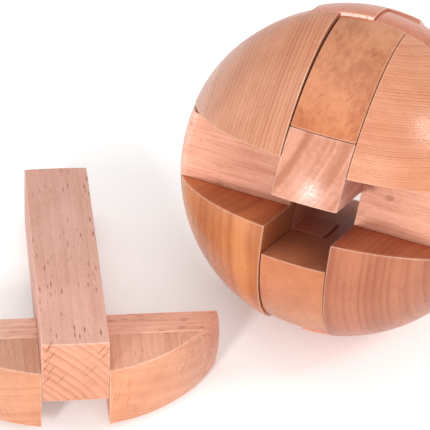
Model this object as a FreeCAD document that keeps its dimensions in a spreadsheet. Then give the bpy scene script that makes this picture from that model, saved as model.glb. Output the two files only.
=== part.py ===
import FreeCAD, Part
import math
import os

# A ball-shaped six-piece burr puzzle with its key bar drawn out and laid beside it.
# Lengths are millimetres and angles are degrees. The puzzle is laid out on a grid whose step is
# half a stick: every flat face lies on a grid plane, pulled back a little for working clearance.
# Puzzle frame: origin at the ball's centre, X across the front, Y from front to back, Z up.

doc = FreeCAD.newDocument("burr_ball")

DIMENSIONS = [
    ("half_stick", 7.0, "half the width of the square sticks, and the grid step"),
    ("ball_radius", 35.0, "radius that the six pieces are turned to"),
    ("gap", 0.05, "a stick's face stands this far inside its grid plane"),
    ("block_gap", 0.08, "a glued block's free face stands this far inside its grid plane"),
    ("easing", 0.16, "width of the chamfer that eases every edge"),
    ("corner_lean", 1.0, "lean of the upper left corner block's inner face, open at the top"),
    ("key_end_radius", 120.0, "radius of the key bar's two ends, which are flatter than the ball"),
    ("key_reach", 34.1, "how far the key bar reaches in front of the ball's centre"),
    ("key_tail", 33.1, "how far the key bar reaches behind the ball's centre"),
    ("post_rise", 0.75, "how far the loose left post stands above its home position"),
    ("ball_tilt", 27.4, "how far the ball is rolled back, so that the key slot looks upward"),
    ("key_heading", 27.1, "turn of the loose key about the vertical"),
    ("key_x", -50.5, "middle of the loose key, across"),
    ("key_y", -32.4, "middle of the loose key, front to back"),
]

sheet = doc.addObject("Spreadsheet::Sheet", "dims")
for row, (alias, value, meaning) in enumerate(DIMENSIONS, start=1):
    sheet.set(f"A{row}", alias)
    sheet.set(f"B{row}", str(value))
    sheet.set(f"C{row}", meaning)
    sheet.setAlias(f"B{row}", alias)
doc.recompute()

half_stick = sheet.half_stick
ball_radius = sheet.ball_radius
gap = sheet.gap
easing = sheet.easing

X_AXIS = FreeCAD.Vector(1, 0, 0)
Y_AXIS = FreeCAD.Vector(0, 1, 0)
Z_AXIS = FreeCAD.Vector(0, 0, 1)

# Distance from an edge at which the material beside it is looked for.
PROBE = 0.01

# Ends of a range that runs out past the ball.
LOW_OPEN = "-2 * dims.ball_radius"
HIGH_OPEN = "2 * dims.ball_radius"


def after(step):
    """Just after a grid plane: a stick's low face, or the high face of a block glued to one."""
    return f"{step} * dims.half_stick + dims.gap"


def before(step):
    """Just before a grid plane: a stick's high face, or the low face of a block glued to one."""
    return f"{step} * dims.half_stick - dims.gap"


def free_low(step):
    """A block's low face that is not glued."""
    return f"{step} * dims.half_stick + dims.block_gap"


def free_high(step):
    """A block's high face that is not glued."""
    return f"{step} * dims.half_stick - dims.block_gap"


ALL = (LOW_OPEN, HIGH_OPEN)
STICK_LOW = (after(-2), before(0))
STICK_MID = (after(-1), before(1))
STICK_HIGH = (after(0), before(2))
BLOCK_MID = (free_low(-1), free_high(1))


def grid_box(name, x_range, y_range, z_range):
    """A box between two planes each way."""
    box = doc.addObject("Part::Box", name)
    sides = (("Length", "x", x_range), ("Width", "y", y_range), ("Height", "z", z_range))
    for length, axis, (low, high) in sides:
        box.setExpression(length, f"({high}) - ({low})")
        box.setExpression(f"Placement.Base.{axis}", low)
    return box


def cut(name, base, tool):
    """The base with the tool's space taken away."""
    result = doc.addObject("Part::Cut", name)
    result.Base = base
    result.Tool = tool
    return result


ball = doc.addObject("Part::Sphere", "ball")
ball.setExpression("Radius", "dims.ball_radius")


def turned(name, blank):
    """A blank turned to the ball's surface."""
    result = doc.addObject("Part::Common", name)
    result.Base = blank
    result.Tool = ball
    return result


def normal_at(face, point):
    """The face's outward normal at a point on it."""
    across, along = face.Surface.parameter(point)
    return face.normalAt(across, along)


def is_outer(shape, edge):
    """True for an edge that sticks out, and false for the inner corner of a notch."""
    middle = edge.valueAt((edge.FirstParameter + edge.LastParameter) / 2)
    first, second = shape.ancestorsOfType(edge, Part.Face)
    sideways = normal_at(first, middle) - normal_at(second, middle)
    return not shape.isInside(middle + sideways * PROBE, PROBE / 100, False)


def eased(name, solid):
    """The solid with its outer edges chamfered, as its own sub-part."""
    doc.recompute()
    shape = solid.Shape
    outer = [number for number, edge in enumerate(shape.Edges, start=1) if is_outer(shape, edge)]
    result = doc.addObject("Part::Chamfer", name)
    result.Base = solid
    result.Edges = [(number, easing, easing) for number in outer]
    result.Label = name
    return result


def stick(name, x_range, y_range, z_range, notches=()):
    """A square stick, turned at its ends and notched where the others cross it."""
    solid = turned(f"{name}_turned", grid_box(f"{name}_blank", x_range, y_range, z_range))
    for number, notch in enumerate(notches, start=1):
        tool = grid_box(f"{name}_notch_{number}", *notch)
        solid = cut(f"{name}_cut_{number}", solid, tool)
    return eased(name, solid)


def block(name, x_range, y_range, z_range, tool=None):
    """A block glued to a stick, turned to the ball's surface and trimmed by the tool, if any."""
    solid = turned(f"{name}_turned", grid_box(f"{name}_blank", x_range, y_range, z_range))
    if tool:
        solid = cut(f"{name}_trimmed", solid, tool)
    return eased(name, solid)


def lapping_block(name, x_range, y_range, z_range, relief):
    """A block glued to one stick and relieved where it laps past another, so that it slides free."""
    whole = block(f"{name}_whole", x_range, y_range, z_range)
    result = cut(name, whole, grid_box(f"{name}_relief", *relief))
    result.Label = name
    return result


# The two posts' space and the key's space, cut out of the sticks that they cross.
ACROSS_POSTS = (before(-2), after(2))
ACROSS_KEY = (before(-1), after(1))

bodies = {}

# The front and rear bars lie left to right and are notched for the posts and the key.
bodies["front_bar"] = [
    stick("front_bar", ALL, STICK_LOW, STICK_MID, [
        (ACROSS_POSTS, (before(-1), HIGH_OPEN), ALL),
        (ACROSS_KEY, ALL, (LOW_OPEN, after(0)))]),
]
bodies["rear_bar"] = [
    stick("rear_bar", ALL, STICK_HIGH, STICK_MID, [
        (ACROSS_POSTS, (LOW_OPEN, after(1)), ALL),
        (ACROSS_KEY, ALL, (LOW_OPEN, after(0)))]),
]

# The upper bar runs front to back over the key and is notched for the two bars that it crosses.
bodies["upper_bar"] = [
    stick("upper_bar", STICK_MID, ALL, STICK_HIGH, [
        (ALL, (before(-2), after(-1)), (LOW_OPEN, after(1))),
        (ALL, (before(1), after(2)), (LOW_OPEN, after(1)))]),
]

# The posts stand side by side and are notched for the upper bar and the key.
BETWEEN_ENDS = (before(-2), after(2))
bodies["left_post"] = [
    stick("left_post", STICK_LOW, STICK_MID, ALL, [((before(-1), HIGH_OPEN), ALL, BETWEEN_ENDS)]),
]
bodies["right_post"] = [
    stick("right_post", STICK_HIGH, STICK_MID, ALL, [((LOW_OPEN, after(1)), ALL, BETWEEN_ENDS)]),
]

# The key bar has no notch. Its two ends are turned flatter than the ball.
key_bar = grid_box("key_bar_blank", STICK_MID, ALL, STICK_LOW)
for end, centre in (
        ("front", "dims.key_end_radius - dims.key_reach"),
        ("rear", "dims.key_tail - dims.key_end_radius")):
    form = doc.addObject("Part::Sphere", f"key_{end}_form")
    form.setExpression("Radius", "dims.key_end_radius")
    form.setExpression("Placement.Base.y", centre)
    shaped = doc.addObject("Part::Common", f"key_bar_{end}_shaped")
    shaped.Base = key_bar
    shaped.Tool = form
    key_bar = shaped
bodies["key"] = [eased("key_bar", key_bar)]

# Left and right blocks, the same but for their side.
SIDES = {
    "left": {
        "corner": (LOW_OPEN, free_high(-1)),
        "beside_stick": (LOW_OPEN, after(-1)),
        "relief": (before(-1), HIGH_OPEN),
        "wing": (LOW_OPEN, free_high(-2)),
    },
    "right": {
        "corner": (free_low(1), HIGH_OPEN),
        "beside_stick": (before(1), HIGH_OPEN),
        "relief": (LOW_OPEN, after(1)),
        "wing": (free_low(2), HIGH_OPEN),
    },
}
FRONT_CORNER = (LOW_OPEN, free_high(-1))
REAR_CORNER = (free_low(1), HIGH_OPEN)
UNDER_BAR = (LOW_OPEN, after(-1))
OVER_BAR = (before(1), HIGH_OPEN)
BEFORE_POST = (LOW_OPEN, after(-1))
BEHIND_POST = (before(1), HIGH_OPEN)
ABOVE_KEY_BAR = (before(0), HIGH_OPEN)
BELOW_UPPER_BAR = (LOW_OPEN, after(0))

# Each key wing is laminated: a strip across the grain at the back, and a block in front.
KEY_LAYERS = {
    "strip": ("-3 * dims.half_stick", free_high(-2)),
    "block": (LOW_OPEN, "-3 * dims.half_stick"),
}

# The upper left corner block's inner face leans outward from its foot, so the seam opens upward.
lean_tool = grid_box("lean_tool", (free_high(-1), HIGH_OPEN), ALL, (free_low(1), HIGH_OPEN))
lean_tool.Placement.Rotation = FreeCAD.Rotation(Y_AXIS, -1)
lean_tool.setExpression("Placement.Rotation.Angle", "-dims.corner_lean")
TRIM = {"left": lean_tool, "right": None}

for side, across in SIDES.items():
    bodies["front_bar"] += [
        block(f"front_bar_{side}_corner", across["corner"], FRONT_CORNER, UNDER_BAR),
        block(f"front_bar_{side}_wing", across["wing"], BLOCK_MID, UNDER_BAR),
    ]
    bodies["rear_bar"] += [
        block(f"rear_bar_{side}_corner", across["corner"], REAR_CORNER, UNDER_BAR),
        block(f"rear_bar_{side}_wing", across["wing"], BLOCK_MID, OVER_BAR),
    ]
    bodies["upper_bar"] += [
        block(f"upper_bar_{side}_corner", across["beside_stick"], REAR_CORNER, (free_low(1), HIGH_OPEN)),
        lapping_block(
            f"upper_bar_{side}_wing", across["beside_stick"], (free_low(2), HIGH_OPEN), BLOCK_MID,
            (across["relief"], ALL, BELOW_UPPER_BAR)),
    ]
    bodies[f"{side}_post"] += [
        block(f"{side}_post_corner", across["corner"], BEFORE_POST, (free_low(1), HIGH_OPEN), TRIM[side]),
    ]
    bodies["key"] += [
        lapping_block(
            f"key_{side}_{layer}", across["beside_stick"], depth, BLOCK_MID,
            (across["relief"], ALL, ABOVE_KEY_BAR))
        for layer, depth in KEY_LAYERS.items()
    ]

# The posts' wings cap the ball's top and bottom. Each post has one in front and one behind, and the
# two posts' wings are crossed. A wing laps half over the other post, past a thin relief.
BEFORE_RELIEF = ("-1 * dims.half_stick", HIGH_OPEN)
BEHIND_RELIEF = (LOW_OPEN, "1 * dims.half_stick")
TOP = (free_low(2), HIGH_OPEN)
BOTTOM = (LOW_OPEN, free_high(-2))
for side, end, depth, height, relief_depth, other_post in (
        ("left", "top", BEHIND_POST, TOP, BEHIND_RELIEF, (before(0), HIGH_OPEN)),
        ("left", "bottom", BEFORE_POST, BOTTOM, BEFORE_RELIEF, (before(0), HIGH_OPEN)),
        ("right", "top", BEFORE_POST, TOP, BEFORE_RELIEF, (LOW_OPEN, after(0))),
        ("right", "bottom", BEHIND_POST, BOTTOM, BEHIND_RELIEF, (LOW_OPEN, after(0)))):
    relief = (other_post, relief_depth, ALL)
    bodies[f"{side}_post"] += [
        lapping_block(f"{side}_post_{end}_wing", BLOCK_MID, depth, height, relief),
    ]

doc.recompute()

# Home of the ball: rolled back about X, with its lowest point on the ground under its centre.
ball_turn = FreeCAD.Rotation(X_AXIS, -sheet.ball_tilt)
ball_place = FreeCAD.Placement(FreeCAD.Vector(0, 0, ball_radius), ball_turn)
post_shift = FreeCAD.Placement(FreeCAD.Vector(0, 0, sheet.post_rise), FreeCAD.Rotation())

# The key lies turned over, on the lower back edges of its wings and the far end of its bar.
rise = half_stick
run = sheet.key_tail + 2 * half_stick
key_pitch = math.atan2(rise, run)
key_height = sheet.key_tail * math.sin(key_pitch) - gap * math.cos(key_pitch)
key_turn = (FreeCAD.Rotation(Z_AXIS, sheet.key_heading)
            .multiply(FreeCAD.Rotation(X_AXIS, -math.degrees(key_pitch)))
            .multiply(FreeCAD.Rotation(Y_AXIS, 180)))
key_place = FreeCAD.Placement(FreeCAD.Vector(sheet.key_x, sheet.key_y, key_height), key_turn)

for body, parts in bodies.items():
    place = ball_place
    if body == "key":
        place = key_place
    if body == "left_post":
        place = ball_place.multiply(post_shift)
    for part in parts:
        part.Placement = place
doc.recompute()

for item in doc.Objects:
    if "Invalid" in item.State or "Error" in item.State:
        raise RuntimeError(f"{item.Name} failed: {item.State}")

os.makedirs("parts", exist_ok=True)
for parts in bodies.values():
    for part in parts:
        shape = part.Shape
        if shape.isNull() or not shape.isValid():
            raise RuntimeError(f"{part.Label} has no valid shape")
        shape.exportStep(f"parts/{part.Label}.step")
        print(f"{part.Label}: {shape.Volume:.1f} mm3, {len(shape.Solids)} solid, {len(shape.Faces)} faces")
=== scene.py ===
import math

import bpy
from mathutils import Matrix, Vector

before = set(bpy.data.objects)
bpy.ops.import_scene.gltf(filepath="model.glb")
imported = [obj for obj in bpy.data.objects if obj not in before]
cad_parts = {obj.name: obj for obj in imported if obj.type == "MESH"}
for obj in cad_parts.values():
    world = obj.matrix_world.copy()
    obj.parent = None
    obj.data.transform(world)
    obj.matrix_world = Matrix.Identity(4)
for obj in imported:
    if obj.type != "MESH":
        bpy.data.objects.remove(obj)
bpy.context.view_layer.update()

# ---------------------------------------------------------------- the puzzle's own frames
# The wood's grain is worked out in each burr piece's own frame, in millimetres: X across the front,
# Y from front to back, Z up, with the ball's centre at the origin.
MM = 0.001
HALF_STICK = 7.0
BALL_RADIUS = 35.0
BALL_TILT = 27.4
KEY_HEADING = 27.1
KEY_TAIL = 33.1
KEY_PITCH = math.degrees(math.atan2(HALF_STICK, KEY_TAIL + 2 * HALF_STICK))
KEY_PLACE = Vector((-50.5, -32.4, KEY_TAIL * math.sin(math.radians(KEY_PITCH)))) * MM


def turn(axis, degrees):
    """A turn about one axis."""
    return Matrix.Rotation(math.radians(degrees), 4, axis)


BALL_FRAME = Matrix.Translation((0, 0, BALL_RADIUS * MM)) @ turn("X", -BALL_TILT)
KEY_FRAME = Matrix.Translation(KEY_PLACE) @ turn("Z", KEY_HEADING) @ turn("X", -KEY_PITCH) @ turn("Y", 180)

# ---------------------------------------------------------------- camera
CAMERA_AZIMUTH = 18.2
CAMERA_ELEVATION = 42.4
CAMERA_ROLL = 3.9
CAMERA_DISTANCE = 0.5398
FOCAL_LENGTH = 209.3
SENSOR = 36.0
AIM = Vector((-0.02526, -0.00960, 0.0210))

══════

* _Exercise prompt_:
Tell how many lines contain the word "MESH", using only the number.

* _Answer for this exercise_:
2